## start Source data

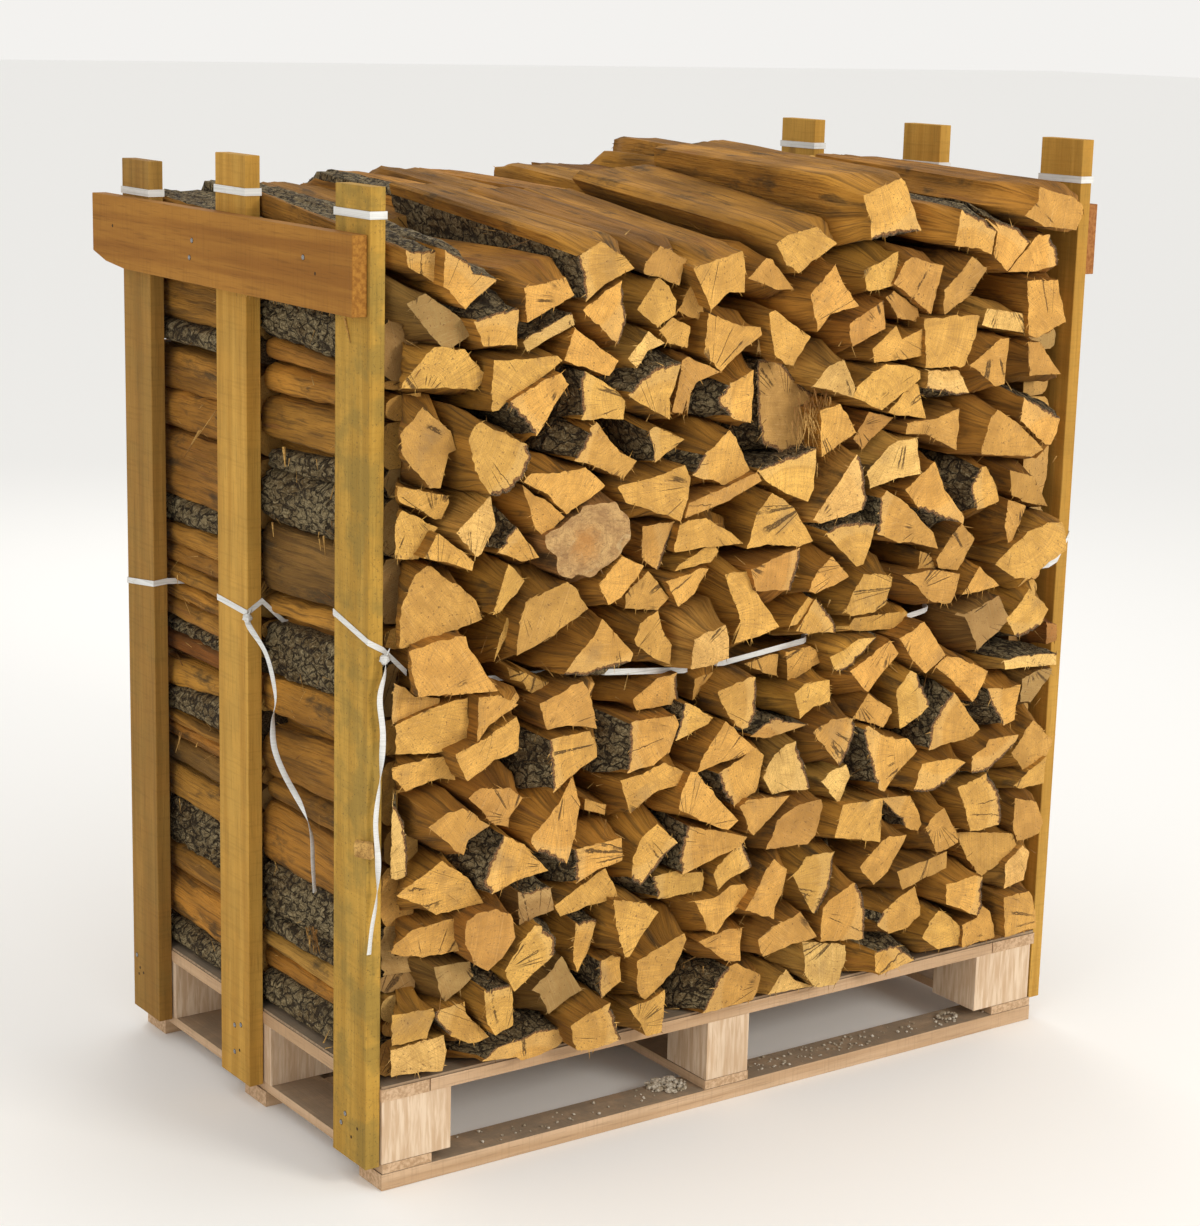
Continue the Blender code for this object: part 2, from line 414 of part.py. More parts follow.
def grown(poly, by):
    """The outline with every edge moved out, inside its own box grown by the same."""
    x0, x1 = min(p[0] for p in poly) - by, max(p[0] for p in poly) + by
    z0, z1 = min(p[1] for p in poly) - by, max(p[1] for p in poly) + by
    result = [(x0, z0), (x1, z0), (x1, z1), (x0, z1)]
    for n in edge_normals(poly):
        reach = max(n[0] * p[0] + n[1] * p[1] for p in poly)
        result = keep_side(result, n, reach + by)
    return result


def parting_line(one, other):
    """The direction that parts two outlines best, and the middle of the gap along it."""
    best = None
    normals = list(edge_normals(one)) + [(-n[0], -n[1]) for n in edge_normals(other)]
    for n in normals:
        near = max(n[0] * p[0] + n[1] * p[1] for p in one)
        far = min(n[0] * p[0] + n[1] * p[1] for p in other)
        if best is None or far - near > best[0]:
            best = (far - near, n, (far + near) / 2)
    return best


def twine_height(line, x):
    return float(np.interp(x, [p[0] for p in line], [p[1] for p in line]))


def clear_of_twine(poly, line, above):
    """Cut an outline back from the slot that the twine runs in."""
    x0, x1 = min(p[0] for p in poly), max(p[0] for p in poly)
    for (xa, za), (xb, zb) in zip(line, line[1:]):
        if xb < x0 or xa > x1 or len(poly) < 3:
            continue
        slope = (zb - za) / (xb - xa)
        if above:
            poly = keep_side(poly, (slope, -1.0), slope * xa - za - SLOT_HALF)
        else:
            poly = keep_side(poly, (-slope, 1.0), za - slope * xa - SLOT_HALF)
    return poly


def boxes_meet(a, b):
    return (min(p[0] for p in a) < max(p[0] for p in b) and min(p[0] for p in b) < max(p[0] for p in a)
            and min(p[1] for p in a) < max(p[1] for p in b) and min(p[1] for p in b) < max(p[1] for p in a))


def overlap_area(a, b):
    """Area that two convex outlines share."""
    shared = list(a)
    for n in edge_normals(b):
        if len(shared) < 3:
            return 0.0
        shared = keep_side(shared, n, max(n[0] * p[0] + n[1] * p[1] for p in b))
    return area(shared) if len(shared) > 2 else 0.0


def front_row():
    """True outlines of the front row: where each end stands, seen from the eye."""
    logs = []
    for proud, *numbers in FRONT_LOGS:
        proud = proud / 1000
        nearer = 1 - proud / (-EYE[1] - DEPTH / 2)
        corners = []
        for x, z in zip(numbers[0::2], numbers[1::2]):
            corners.append((EYE[0] + (x / 1000 - EYE[0]) * nearer, EYE[2] + (z / 1000 - EYE[2]) * nearer))
        logs.append({"proud": proud, "outline": hull(corners)})
    return logs


def back_row():
    """The back row: the front one turned round, shifted to its own twine, with its own top."""
    logs = []
    for log in front_row():
        if centre(log["outline"])[1] > MIRROR_BELOW:
            continue
        corners = []
        for x, z in log["outline"]:
            shift = twine_height(BACK_TWINE, -x) - twine_height(FRONT_TWINE, x)
            share = np.interp(z, (DECK_TOP, twine_height(FRONT_TWINE, x), MIRROR_BELOW), (0.0, 1.0, 0.0))
            corners.append((-x, z + shift * float(share)))
        logs.append({"proud": log["proud"] * BACK_PROUD, "outline": hull(corners)})
    for proud, *numbers in BACK_TOP_LOGS:
        corners = [(x / 1000, z / 1000) for x, z in zip(numbers[0::2], numbers[1::2])]
        logs.append({"proud": proud / 1000, "outline": hull(corners)})
    return logs


def has_roof(log, logs):
    """Whether another log lies on top of this one."""
    x, z = centre(log["outline"])
    for other in logs:
        ox, oz = centre(other["outline"])
        if other is not log and abs(ox - x) < 0.11 and 0.02 < oz - z < 0.20:
            return True
    return False


def fit_together(logs, line, most_corners, grow, rng):
    """Grow the outlines until they touch, each kept on its own side of every neighbour."""
    for log in logs:
        log["above"] = centre(log["outline"])[1] > twine_height(line, centre(log["outline"])[0])
        log["core"] = fewer_corners(log["outline"], most_corners)
        log["reach"] = grown(log["core"], grow)
    for log in logs:
        fit = log["reach"]
        for other in logs:
            if other is log or not boxes_meet(fit, other["reach"]):
                continue
            _, n, middle = parting_line(log["core"], other["core"])
            same = log["group"] == other["group"]
            knit = KNIT * rng.uniform(0.35, 0.75)
            fit = keep_side(fit, n, middle + (knit if same else -GROUP_GAP / 2))
            if len(fit) < 3:
                break
        xs = [p[0] for p in log["core"]]
        side = STACK_SIDE - rng.uniform(0.0, 0.008)
        if grow == GROW and max(abs(x) for x in xs) > 0.57:
            side = min(side, max(abs(x) for x in xs) + SIDE_GROW)
        if len(fit) > 2:
            fit = keep_side(fit, (-1.0, 0.0), side)
            fit = keep_side(fit, (1.0, 0.0), side)
            fit = keep_side(fit, (0.0, -1.0), -(DECK_TOP + GAP + rng.uniform(0.0, 0.0008)))
            if not has_roof(log, logs):
                fit = keep_side(fit, (0.0, 1.0), max(p[1] for p in log["core"]) + 0.002)
            fit = clear_of_twine(fit, line, log["above"])
        if len(fit) > 2:
            fit = fewer_corners([p for p in hull(fit)], most_corners + 1, 0.00001)
        log["fit"] = fit if len(fit) > 2 and area(fit) > 0.0004 else None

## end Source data

§ Written problem:
Please repeat the material above, word for word and in full.

§ Output for this task:
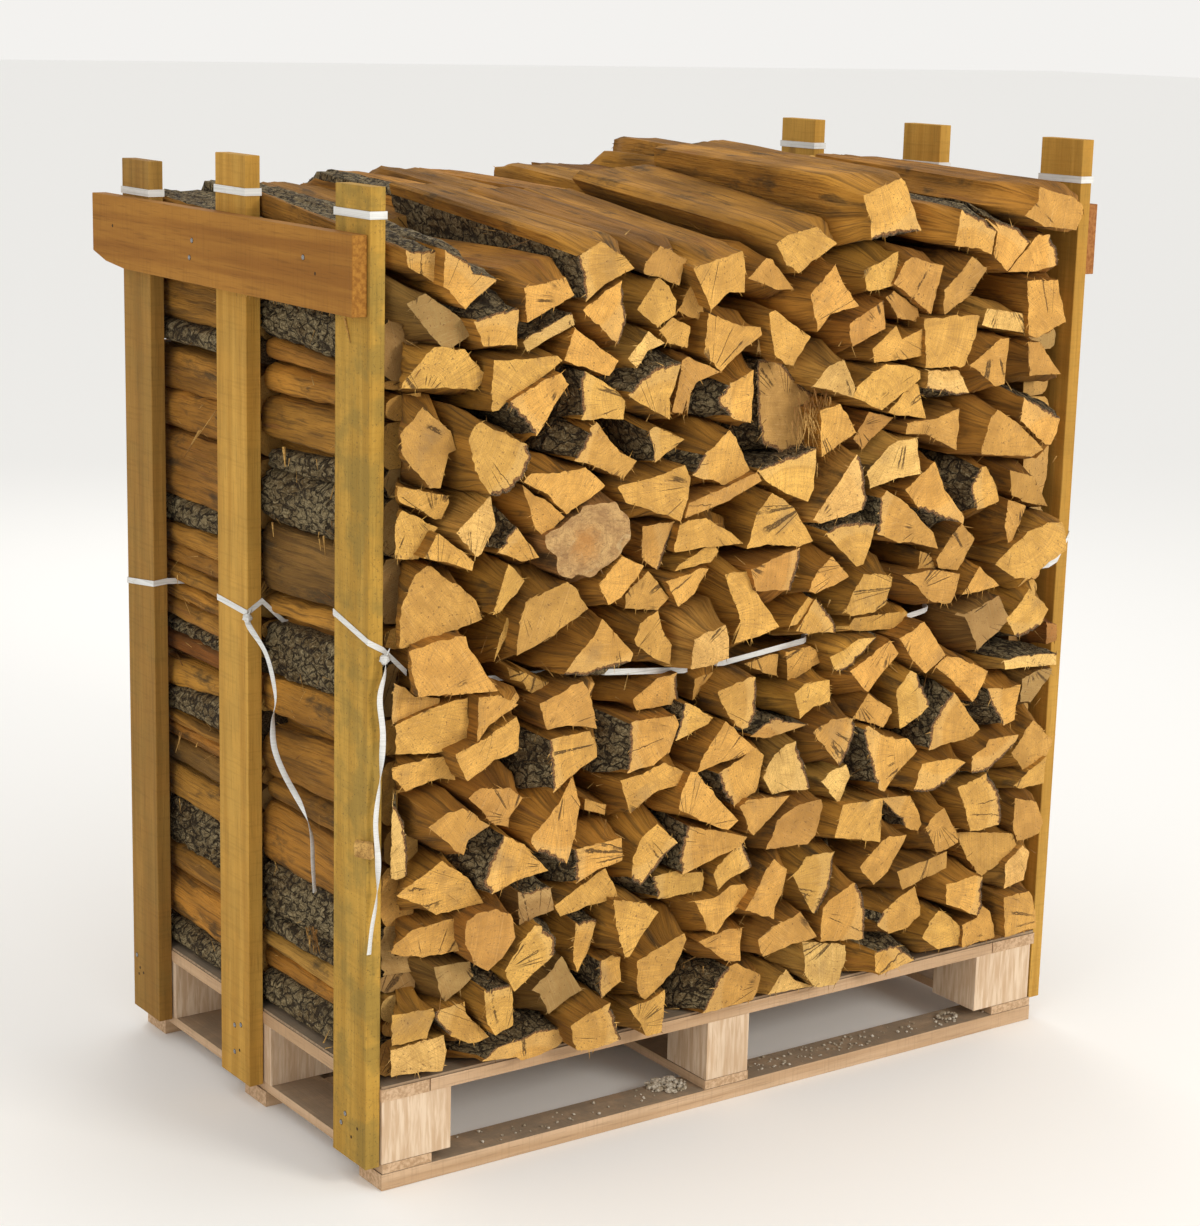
Continue the Blender code for this object: part 2, from line 414 of part.py. More parts follow.
def grown(poly, by):
    """The outline with every edge moved out, inside its own box grown by the same."""
    x0, x1 = min(p[0] for p in poly) - by, max(p[0] for p in poly) + by
    z0, z1 = min(p[1] for p in poly) - by, max(p[1] for p in poly) + by
    result = [(x0, z0), (x1, z0), (x1, z1), (x0, z1)]
    for n in edge_normals(poly):
        reach = max(n[0] * p[0] + n[1] * p[1] for p in poly)
        result = keep_side(result, n, reach + by)
    return result


def parting_line(one, other):
    """The direction that parts two outlines best, and the middle of the gap along it."""
    best = None
    normals = list(edge_normals(one)) + [(-n[0], -n[1]) for n in edge_normals(other)]
    for n in normals:
        near = max(n[0] * p[0] + n[1] * p[1] for p in one)
        far = min(n[0] * p[0] + n[1] * p[1] for p in other)
        if best is None or far - near > best[0]:
            best = (far - near, n, (far + near) / 2)
    return best


def twine_height(line, x):
    return float(np.interp(x, [p[0] for p in line], [p[1] for p in line]))


def clear_of_twine(poly, line, above):
    """Cut an outline back from the slot that the twine runs in."""
    x0, x1 = min(p[0] for p in poly), max(p[0] for p in poly)
    for (xa, za), (xb, zb) in zip(line, line[1:]):
        if xb < x0 or xa > x1 or len(poly) < 3:
            continue
        slope = (zb - za) / (xb - xa)
        if above:
            poly = keep_side(poly, (slope, -1.0), slope * xa - za - SLOT_HALF)
        else:
            poly = keep_side(poly, (-slope, 1.0), za - slope * xa - SLOT_HALF)
    return poly


def boxes_meet(a, b):
    return (min(p[0] for p in a) < max(p[0] for p in b) and min(p[0] for p in b) < max(p[0] for p in a)
            and min(p[1] for p in a) < max(p[1] for p in b) and min(p[1] for p in b) < max(p[1] for p in a))


def overlap_area(a, b):
    """Area that two convex outlines share."""
    shared = list(a)
    for n in edge_normals(b):
        if len(shared) < 3:
            return 0.0
        shared = keep_side(shared, n, max(n[0] * p[0] + n[1] * p[1] for p in b))
    return area(shared) if len(shared) > 2 else 0.0


def front_row():
    """True outlines of the front row: where each end stands, seen from the eye."""
    logs = []
    for proud, *numbers in FRONT_LOGS:
        proud = proud / 1000
        nearer = 1 - proud / (-EYE[1] - DEPTH / 2)
        corners = []
        for x, z in zip(numbers[0::2], numbers[1::2]):
            corners.append((EYE[0] + (x / 1000 - EYE[0]) * nearer, EYE[2] + (z / 1000 - EYE[2]) * nearer))
        logs.append({"proud": proud, "outline": hull(corners)})
    return logs


def back_row():
    """The back row: the front one turned round, shifted to its own twine, with its own top."""
    logs = []
    for log in front_row():
        if centre(log["outline"])[1] > MIRROR_BELOW:
            continue
        corners = []
        for x, z in log["outline"]:
            shift = twine_height(BACK_TWINE, -x) - twine_height(FRONT_TWINE, x)
            share = np.interp(z, (DECK_TOP, twine_height(FRONT_TWINE, x), MIRROR_BELOW), (0.0, 1.0, 0.0))
            corners.append((-x, z + shift * float(share)))
        logs.append({"proud": log["proud"] * BACK_PROUD, "outline": hull(corners)})
    for proud, *numbers in BACK_TOP_LOGS:
        corners = [(x / 1000, z / 1000) for x, z in zip(numbers[0::2], numbers[1::2])]
        logs.append({"proud": proud / 1000, "outline": hull(corners)})
    return logs


def has_roof(log, logs):
    """Whether another log lies on top of this one."""
    x, z = centre(log["outline"])
    for other in logs:
        ox, oz = centre(other["outline"])
        if other is not log and abs(ox - x) < 0.11 and 0.02 < oz - z < 0.20:
            return True
    return False


def fit_together(logs, line, most_corners, grow, rng):
    """Grow the outlines until they touch, each kept on its own side of every neighbour."""
    for log in logs:
        log["above"] = centre(log["outline"])[1] > twine_height(line, centre(log["outline"])[0])
        log["core"] = fewer_corners(log["outline"], most_corners)
        log["reach"] = grown(log["core"], grow)
    for log in logs:
        fit = log["reach"]
        for other in logs:
            if other is log or not boxes_meet(fit, other["reach"]):
                continue
            _, n, middle = parting_line(log["core"], other["core"])
            same = log["group"] == other["group"]
            knit = KNIT * rng.uniform(0.35, 0.75)
            fit = keep_side(fit, n, middle + (knit if same else -GROUP_GAP / 2))
            if len(fit) < 3:
                break
        xs = [p[0] for p in log["core"]]
        side = STACK_SIDE - rng.uniform(0.0, 0.008)
        if grow == GROW and max(abs(x) for x in xs) > 0.57:
            side = min(side, max(abs(x) for x in xs) + SIDE_GROW)
        if len(fit) > 2:
            fit = keep_side(fit, (-1.0, 0.0), side)
            fit = keep_side(fit, (1.0, 0.0), side)
            fit = keep_side(fit, (0.0, -1.0), -(DECK_TOP + GAP + rng.uniform(0.0, 0.0008)))
            if not has_roof(log, logs):
                fit = keep_side(fit, (0.0, 1.0), max(p[1] for p in log["core"]) + 0.002)
            fit = clear_of_twine(fit, line, log["above"])
        if len(fit) > 2:
            fit = fewer_corners([p for p in hull(fit)], most_corners + 1, 0.00001)
        log["fit"] = fit if len(fit) > 2 and area(fit) > 0.0004 else None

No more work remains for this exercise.